Here are Karen and Cheryl, the two women who own and run H&F. We'll post a better picture of them at some point. When I took this picture, I had only known them for a few minutes. Not long enough to insist on a head-on picture for a Web site. Just well enough to feel like I could get away with a shifty, sideways picture.

We are heading in to DC on Sunday afternoon. We're going to start work when the gallery closes, just after 3:00pm and work until we're done. Robbi estimates that it will take us all afternoon and night Sunday and straight through Monday and Monday night. So any of you subscribers (and blameworthy, iniquitous non-subscribers who still call themselves friends of ours) should feel free to stop by the gallery any time between 3:00pm Sunday afternoon and 3:00am Tuesday morning. Come peer through the window at our bleary-eyed progress. Come bring us plates of warm food.
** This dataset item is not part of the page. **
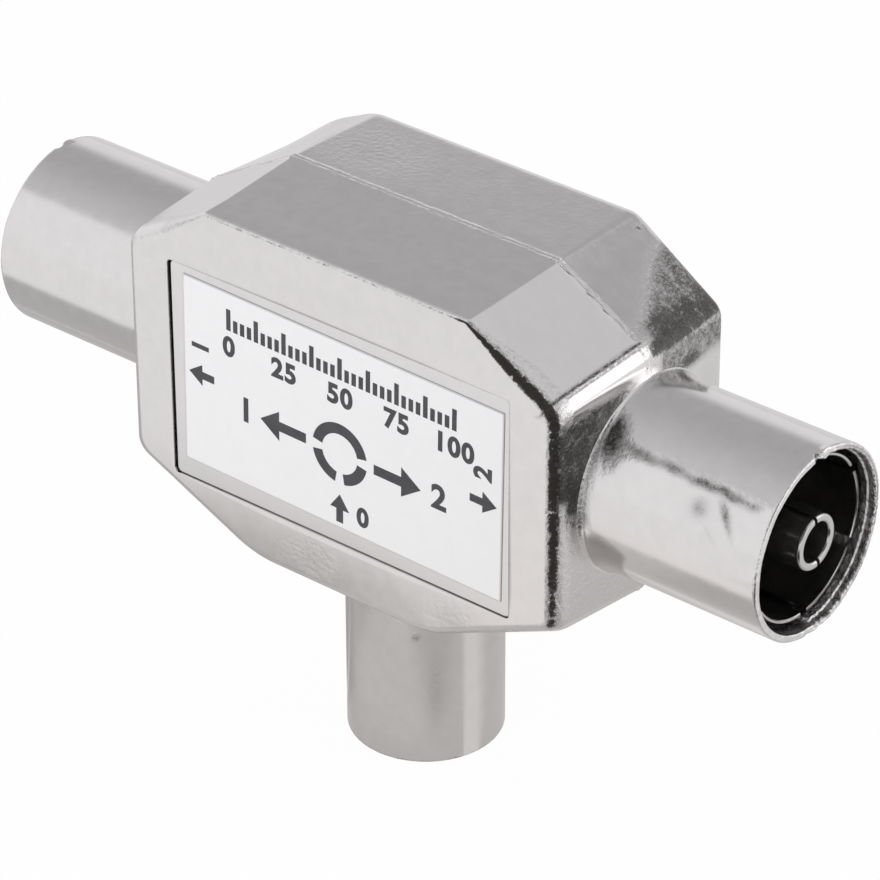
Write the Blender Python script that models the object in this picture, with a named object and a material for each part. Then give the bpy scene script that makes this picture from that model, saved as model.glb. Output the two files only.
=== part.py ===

The last piece of "Busy" is really quite exciting. A few months ago now, the folks at Artiste Locale, a shop in St. Michaels, MD, a town about an hour south of here on the Eastern Shore, asked us to consider writing a book about St. Michaels that they might sell in their shop. We chewed on the idea and found it to our liking. I wrote a draft, which I shared with our friends at Artiste Locale, and which they found to their liking. While I was off breakfasting on the Mega Ho Triple, Robbi did some initial illustration studies. We came up with concepts for illustrations throughout the book. Last Wednesday we made our pitch, complete with various printing scenarios. The folks at Artiste Locale seemed pleased, but we decided not to count our chickens in spite of the rising excitement we both felt.

Later on that very night we learned that they had decided to partner with us on having the book printed professionallly, in Hong Kong of all places. We'll be ordering 2,500 hardcover books. Meaning: they will look and feel like real books AND we won't have to print, trim, paste, score, staple or in any way bind them. They will be delivered nicely wrapped in crates. It's really quite a stunning thing to contemplate.

Our book will be titled, St. Michaels, The Town that Fooled the British. Lest this title puzzle you, have a look at the sign that one sees when one drives into town:

Apparently, when St. Michaels was about to come under attack as part of the British offensive in the War of 1812, the townspersons of St. Michaels contrived an ingenious scheme to hang their lanterns from their rooftops and from the tops of the masts of their ships. This clever maneuver caused the British, who anticpated that the lanterns would be hung in typical relation to the ground, to fire their cannons too high, thus overshooting St. Michaels, and failing to do much damage in the warring scheme of things. By all accounts (other than the sign above), the whole story is a bunch of hoo-hah. But since we care little for historical fact, we decided to tell an apocryphal story in our apocryphal way. Perhaps things didn't happen as we suggest, but we contend that 1) they could have and 2) it doesn't matter if they didn't.

Apparently, Artiste Locale has been able to sell a few of our books in spite of its being the off-season. Here's the nice display they put up near the front of the store.

According to Marnie, one of the folks at Artiste Locale, they stratigically position a few "man-friendly" items at the front of the store so that the husbands have something to do while their wives venture to the back of the store to browse yarn and other unmanly items. In addition to our books, which have been getting some major air-time from the husbands, man-friendly items include hollow wooden drums and rock candles. We are simple, predictable creatures, we men.

I must admit, when I went into Artiste Locale for the first time, I went right to the hollow wooden drum. And then to the rock candle.

The last part of "Busy" is Volume 7, which is already under way. It would be premature to tell you much about it, but I will tell you (subscribers and base, contemptible non-subscribers alike) that my research for Volume 7 involves eating fried foods and watching zombie movies.

Got to go get started now, actually.


Posted by bogenamp at March 28, 2007 10:42 PM

Comments

Sweet, sweet zombie movies.
Visually stunning - intellectually compelling.
We are truly blessed to be able to experience first-hand the era of "Re-Animated Corpse" cinema.
They are coming to get you, Barbara.